Carta straccia

Giampaolo Pansa - Rizzoli 
carta straccia

Si sta davanti a Giampaolo Pansa come di fronte al Garibaldi del Gianicolo. Come fosse un monumento del giornalismo. E tuttavia, negli ultimi anni, piuttosto che star lì immobile, Pansa si è dato parecchio da fare. Dopo trent’anni passati tra Repubblica e l’Espresso scrive ora editoriali per Libero. Di più. Figlio del Monferrato dalla solida tradizione partigiana, si è guadagnato la patente di “revisionista” scrivendo una serie di libri discussi, centrati più sul sangue dei vinti che sulla resistenza dei vincitori.
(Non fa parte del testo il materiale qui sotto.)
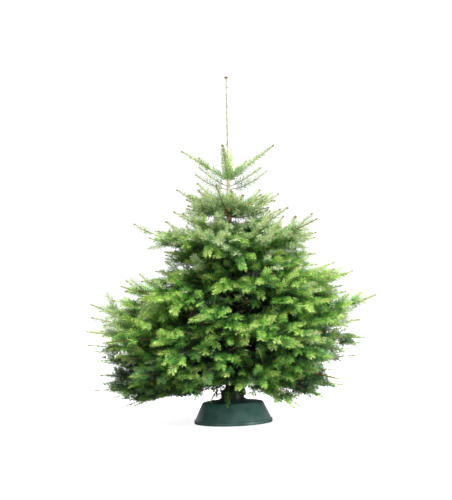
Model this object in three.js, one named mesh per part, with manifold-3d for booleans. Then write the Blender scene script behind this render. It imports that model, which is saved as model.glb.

Non ha mai perso il gusto di polemizzare e una conferma che la sua vena provocatoria non si sia esaurita la fornisce il suo ultimo libro.

 

Via di mezzo tra autobiografia e saggio sul giornalismo, il suo assunto è: quel che la nostra stampa produce è roba da mandare al macero. Parte dalla convinzione che in Italia la sinistra domini l’informazione e la usi ormai da anni come strumento di lotta politica per abbattere Berlusconi. Argomento forse non privo di fondamento, ma che sarebbe stato più convincente se Pansa avesse ricordato le storture di una stampa che anche a destra non si distingue certo per imparzialità e anzi è accusata di aver sdoganato, negli ultimi tempi, il cosiddetto “metodo Boffo”: i dossier usati come randelli per colpire avversari politici. I capitoli che dedica ai suoi primi anni da cronista sono i più belli, un po’ meno quelli in cui sembra spinto da un sottile risentimento.

 

Lo stile è quello del maestro, brillante e scorrevole: una volta che hai iniziato è difficile staccarsi dal libro, anche se non ne condividi la filosofia. Dire, come fa Pansa, che l’unica stampa onesta sia stata quella nella quale lui è cresciuto e ha fatto carriera, oltre a non essere totalmente vero non è neanche generoso nei confronti di chi comincia oggi a fare giornalismo e di chi continua a farlo, ogni giorno, rispondendo soltanto alla propria coscienza.